Apple Inc. has finally joined the list of tech biggies delaying returning to the office, as it has pushed back its own return to office date till January. This comes even as coronavirus cases continue to rise in the country, owing to the raging Delta variant. The firm has informed its staff that they will be receiving at least a month’s notice before they are expected to join back, adding that it continues to monitor the COVID-19 situation. Interestingly, the delay has not been imposed only for employees in the US, and instead, will be applicable to all employees globally.
Many Companies Dropping Return Plans
At the same time, stores and offices will continue to remain open. This is in contrast to the route that contemporary Twitter opted for- shutting down all offices with immediate effect (while also delaying its return to office date until next year). Just last week, Facebook too, had delayed its plans to have US-based staff members return to the office, until at least January. Amazon too, revealed similar plans in early August.

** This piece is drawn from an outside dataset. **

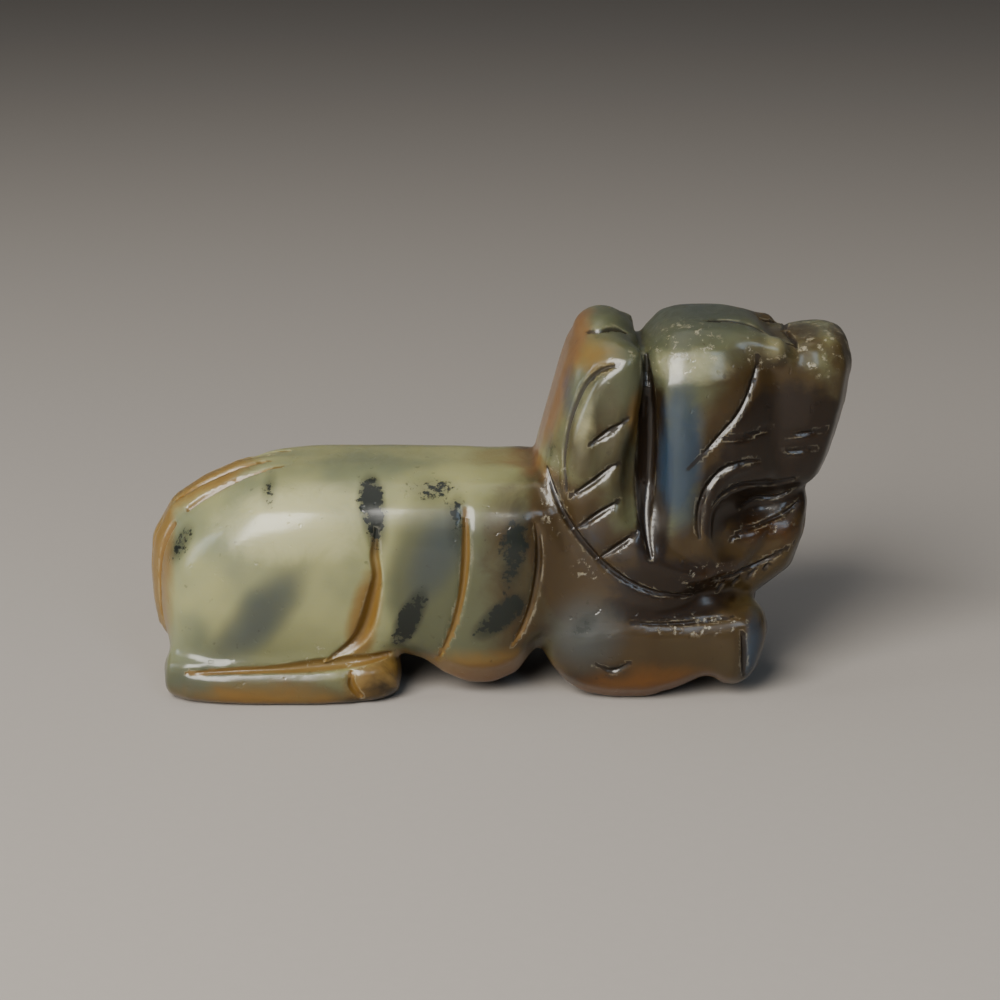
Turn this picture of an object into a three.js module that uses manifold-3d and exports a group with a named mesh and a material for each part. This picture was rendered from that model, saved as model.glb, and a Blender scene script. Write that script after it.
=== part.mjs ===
// A crouching dog, wheel-carved from one pebble of jade, with its chin on its forepaws.
// Millimetres. +X is the way it looks, +Z is up, and the origin is on the ground under its middle.
import * as THREE from 'three';
import { mergeVertices } from 'three/addons/utils/BufferGeometryUtils.js';
import Module from 'manifold-3d';

const wasm = await Module();
wasm.setup();

// The pebble. Places and radii below are hundredths of these: the first number of a place and of a
// half size is a share of LENGTH, the second of WIDTH and the third of HEIGHT.
const LENGTH = 65.6;
const WIDTH = 20.8;
const HEIGHT = 35.1;

// How deep the wheel cuts, in millimetres. Its edge is a right angle, so a cut is twice as wide.
const BROAD_CUT = 0.65;
const FINE_CUT = 0.52;

// A cut has only a trace of its depth over this share of its length at either end.
const RUN_OUT = 0.04;

// The head narrows from the temple to the face, and the face draws back from the eyes to the chin.
// Both are shares of the skull's half sizes, and so are the places where they start and end.
const FACE_TAPER = 0.22;
const TEMPLE = -0.1;
const FACE_TUCK = 0.3;
const EYE_LEVEL = 0.2;
const CHIN_LEVEL = 0.9;

const SIDES = [-1, 1];

const v3 = (x, y, z) => new THREE.Vector3(x, y, z);
const at = (x, y, z) => v3(x * LENGTH, y * WIDTH, z * HEIGHT).divideScalar(100);

// A closed geometry as a solid that can be joined and cut.
function solidOf(geometry) {
  const bare = geometry.index ? geometry.toNonIndexed() : geometry.clone();
  bare.deleteAttribute('normal');
  bare.deleteAttribute('uv');
  const merged = mergeVertices(bare, 1e-4);
  return new wasm.Manifold(new wasm.Mesh({
    numProp: 3,
    vertProperties: merged.getAttribute('position').array,
    triVerts: new Uint32Array(merged.index.array),
  }));
}

function geometryOf(solid) {
  const { vertProperties, triVerts } = solid.getMesh();
  const geometry = new THREE.BufferGeometry();
  geometry.setAttribute('position', new THREE.BufferAttribute(new Float32Array(vertProperties), 3));
  geometry.setIndex(new THREE.BufferAttribute(new Uint32Array(triVerts), 1));
  return geometry;
}

// A swelling between a ball (squareness 2) and a box (large squareness). The shape function moves
// a point of it while it still reaches from -1 to 1.
function swelling({ middle, half, squareness = 2.5, cells = 6, lean = 0, shape = () => {} }) {
  const geometry = new THREE.BoxGeometry(2, 2, 2, cells, cells, cells);
  const position = geometry.getAttribute('position');
  const v = new THREE.Vector3();
  for (let i = 0; i < position.count; i += 1) {
    v.fromBufferAttribute(position, i);
    v.set(Math.tan(v.x * Math.PI / 4), Math.tan(v.y * Math.PI / 4), Math.tan(v.z * Math.PI / 4));
    const reach = Math.abs(v.x) ** squareness + Math.abs(v.y) ** squareness + Math.abs(v.z) ** squareness;
    v.divideScalar(reach ** (1 / squareness));
    shape(v);
    v.multiply(at(...half));
    v.applyAxisAngle(v3(0, 1, 0), lean);
    v.add(at(...middle));
    position.setXYZ(i, v.x, v.y, v.z);
  }
  return solidOf(geometry);
}

// A swelling drawn out along a route in the plane at y. A row of the route is [x, z, half depth
// across the route, half width along y]. The rings of an upright one don't lean with the route.
function limb({ y = 0, route, squareness = 2.3, fullness = 4, rings = 9, sides = 12, upright = false }) {
  const spine = new THREE.CatmullRomCurve3(route.map(([x, z]) => at(x, y, z)), false, 'centripetal');
  const girth = new THREE.CatmullRomCurve3(route.map((row) => at(0, row[3], row[2])), false, 'centripetal');
  const geometry = new THREE.SphereGeometry(1, sides, rings);
  const position = geometry.getAttribute('position');
  const across = v3(0, 1, 0);
  for (let i = 0; i < position.count; i += 1) {
    const pole = THREE.MathUtils.clamp(position.getY(i), -1, 1);
    const t = (1 - pole) / 2;
    const round = (1 - Math.abs(pole) ** fullness) ** (1 / fullness);
    const ring = Math.atan2(position.getZ(i), position.getX(i));
    const c = Math.cos(ring);
    const s = Math.sin(ring);
    const reach = round * (Math.abs(c) ** squareness + Math.abs(s) ** squareness) ** (-1 / squareness);
    const { z: depth, y: width } = girth.getPoint(t);
    const along = upright ? v3(1, 0, 0) : spine.getTangent(t);
    const v = spine.getPoint(t);
    v.addScaledVector(across.clone().cross(along), depth * c * reach);
    v.addScaledVector(across, width * s * reach);
    position.setXYZ(i, v.x, v.y, v.z);
  }
  return solidOf(geometry);
}

// From the rump to the chest.
function body() {
  return limb({
    route: [[-48, 26.8, 18.2, 42.3], [-45.3, 26.5, 21.7, 46.6], [-39.2, 29.9, 26.5, 49],
      [-30, 32.5, 28.5, 50], [-19.4, 33.6, 27.4, 48.6], [-12.7, 35.9, 25.1, 48.1],
      [-8.4, 33.3, 27.6, 48.6], [-3.8, 31.3, 29.6, 49], [1.7, 31.6, 29.3, 49], [6.2, 36.2, 24.8, 47.1],
      [12.7, 36.5, 25.6, 43.7], [21.8, 39.9, 22.8, 37.5]],
    squareness: 3.9, rings: 24, sides: 20, upright: true,
  });
}

function hindFoot(side) {
  return limb({
    y: 28.4 * side,
    route: [[-47.6, 7.4, 9.1, 20.2], [-36.1, 5.7, 7.4, 21.6], [-22.4, 5.7, 7.4, 21.2],
      [-13.4, 6.3, 7.4, 19.2]],
    squareness: 4, rings: 9, sides: 12,
  });
}

function foreleg(side) {
  return limb({
    y: 26.4 * side,
    route: [[6.4, 17.1, 9.7, 19.7], [11.9, 16.8, 16.5, 22.6], [18.8, 16, 17.1, 23.1],
      [25.6, 16.2, 14.2, 20.7], [30.9, 16.2, 10.5, 19.2], [34.6, 14, 12.5, 19.7],
      [37.7, 12.3, 12, 17.8]],
    squareness: 2.7, rings: 14, sides: 14,
  });
}

function chest() {
  return swelling({ middle: [18.8, 0, 35.3], half: [14.3, 44.2, 27.4], squareness: 3.2, cells: 6 });
}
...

COVID-19 cases across the world have been rising at an alarming rate, and the United States seems to be rather acutely affected. Seven-day averages surged to new peaks Mississippi, Hawaii, Florida, Oregon, and Louisiana.

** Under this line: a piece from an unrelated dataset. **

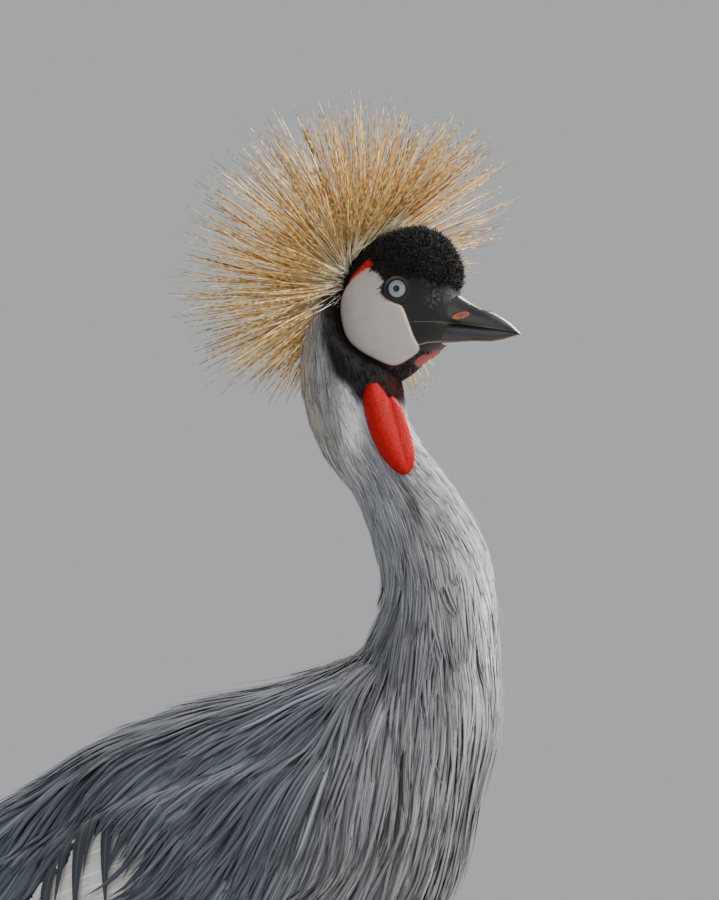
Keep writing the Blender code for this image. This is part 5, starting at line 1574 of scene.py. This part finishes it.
def build_crest_down(centres, draw):
    """Pale down that hides the roots of the crest's feathers."""
    count = 3 * len(centres)
    rings = 4
    roots = np.repeat(centres[:, 0], 3, axis=0) + draw.normal(0, 1.6, (count, 3))
    aims = np.repeat(unit(centres[:, 2] - centres[:, 0]), 3, axis=0)
    aims = unit(aims + draw.normal(0, 0.13, aims.shape))
    reach = np.linspace(0, 1, rings) * draw.uniform(12, 38, count)[:, None]
    lines = roots[:, None, :] + aims[:, None, :] * reach[..., None]
    ups = unit(draw.normal(0, 1, (count, 1, 3)))
    half = np.tile(0.40 * profile("hair", rings), (count, 1))
    tints = shaded(np.tile(FLUFF, (count, 1)), rings, draw, 0.14, 1)
    fluff = plume_material("crest_fluff", 0.2, 0.15, 0.85, 3, 2)
    strands("crest_down", lines, ups, half, half * 0.8, tints, unwrap_head(roots), fluff, "crest")


def build_legs():
    """Scaled legs, toes and claws."""
    scales = leg_material()
    horn = claw_material()
    for side, word in SIDES:
        rings = limb_form(np.insert(LEG_ROWS, 1, side * LEG_SPACING, axis=1), 32, 6)
        leg = new_mesh("leg_skin_" + word, *loft(rings), scales, "leg_skin")
        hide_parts("leg_" + word)
        heel = np.array((ANKLE_FORWARD, side * LEG_SPACING, 0))
        forms = []
        for label, (turn, length, thick, pads) in TOES.items():
            angle = math.radians(turn) * -side
            along = np.array((math.cos(angle), math.sin(angle), 0))
            left = np.array((-along[1], along[0], 0))
            rings = []
            for part in np.linspace(0, 1, 40):
                pad = 0.5 + 0.5 * math.cos(part * pads * 2 * math.pi)
                wide = thick * (1 - 0.38 * part) * (0.84 + 0.16 * pad)
                height = thick * 1.75 * (1 - 0.5 * part) * (0.93 + 0.07 * pad)
                centre = heel + along * length * part + Z_AXIS * height * 0.45
                rings.append(oval(centre, left, Z_AXIS, (wide, height * 0.48, height * 0.45), 24, 2.6))
            forms.append(rings)
            build_claw(label + "_" + word, heel + along * length, along, left, horn)
        hub = [oval(heel + Z_AXIS * rise, X_AXIS, Y_AXIS, (size, size), 32) for rise, size in HUB_ROWS]
        points, faces = shell([*forms, hub], 1.1, 4)
        points[:, 2] = np.maximum(points[:, 2], 0)
        foot = new_mesh("foot_skin_" + word, points, faces, scales, "leg_skin")
        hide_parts("foot_" + word)


def build_claw(ending, root, along, left, horn):
    """One claw, curved down to its point."""
    rings = []
    for part, wide, low, high in smooth_rows(CLAW_SECTIONS, 6):
        spot = root + along * CLAW_LENGTH * part + Z_AXIS * (low + high) * 0.5
        rings.append(oval(spot, left, Z_AXIS, (wide, (high - low) * 0.5), 20))
    name = "claw_" + ending
    claw = new_mesh(name + "_horn", *loft(rings), horn, "claw")
    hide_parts(name)


# Stage


def aimed(name, data, spot, target):
    """A lamp or camera at a place, turned to a target."""
    item = linked(name, data)
    item.location = spot
    item.rotation_euler = (target - spot).to_track_quat("-Z", "Y").to_euler()
    return item


def build_stage():
    """A pale floor that fades into the backdrop, soft lights and the camera."""
    world = bpy.data.worlds.new("studio")
    bpy.context.scene.world = world
    world.use_nodes = True
    background = world.node_tree.nodes["Background"]
    background.inputs[0].default_value = BACKDROP
    background.inputs[1].default_value = BACKDROP_STRENGTH
    size = 60
    mesh = bpy.data.meshes.new("floor")
    corners = [(-size, -size, 0), (size, -size, 0), (size, size, 0), (-size, size, 0)]
    mesh.from_pydata(corners, [], [(0, 1, 2, 3)])
    floor = linked("floor", mesh)
    made = Nodes("floor_paint")
    length = made.add("ShaderNodeVectorMath", operation="LENGTH")
    made.link(made.add("ShaderNodeNewGeometry").outputs["Position"], length.inputs[0])
    far = made.ramp(made.times(length.outputs["Value"], 0.05), (0.08, 0), (0.3, 1))
    glow = made.add("ShaderNodeEmission", Strength=BACKDROP_STRENGTH, Color=BACKDROP)
    both = made.add("ShaderNodeMixShader")
    made.feed(both, _0=far, _1=made.shader.outputs[0], _2=glow.outputs[0])
    made.link(both.outputs[0], made.tree.nodes["Material Output"].inputs[0])
    mesh.materials.append(made.finish((0.66, 0.66, 0.65), roughness=0.8))
    target = Vector(in_frame((0, 0, 850)))
    for name, (spot, width, power, colour) in LAMPS.items():
        lamp = bpy.data.lights.new(name, "AREA")
        lamp.size = width
        lamp.energy = power
        lamp.color = colour
        aimed(name, lamp, target + Vector(spot), target)
    camera = bpy.data.cameras.new("camera")
    camera.sensor_fit = "VERTICAL"
    camera.angle_y = 2 * math.atan(PICTURE_HEIGHT * 0.5 / CAMERA_DISTANCE)
    camera.clip_end = 200
    turn = math.radians(CAMERA_AZIMUTH_DEG)
    away = Vector((math.sin(turn), -math.cos(turn), 0)) * CAMERA_DISTANCE
    centre = Vector(in_frame(PICTURE_CENTRE))
    bpy.context.scene.camera = aimed("camera", camera, centre + away, centre)


build_stage()
build_coat(*build_skin())
build_wings()
build_tail()
build_face()
build_cap()
build_bill()
build_eyes()
build_wattle()
build_crest()
build_legs()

Many companies have even demanded that employees wear masks at all times when coming back to the office, while others mandate that staff must be vaccinated against the COVID before returning. The latter guideline has not sat well with some rights groups, especially those which are known to promote an anti-vaxx agenda. Meanwhile, there are many other companies that have decided to overlook the vaccination status of their employees, apparently for fear of backlash from experts and activists, along with staff themselves. Masking up, however, is mandatory at most places.
Good News For Staff
Previously, Apple had pushed back its return to office date until October, postponing its original plans of having employees return to on-site work by September. One may however, not forget that its initial plans, where it was planning to have staff report back to their offices at least three days in a week, had been met with stiff opposition from employees, especially those working in the US.
An open letter had been sent to CEO Tim Cook, demanding that the company make its stance on remote work more flexible. As such, the new delay may come as a welcome change for the staff.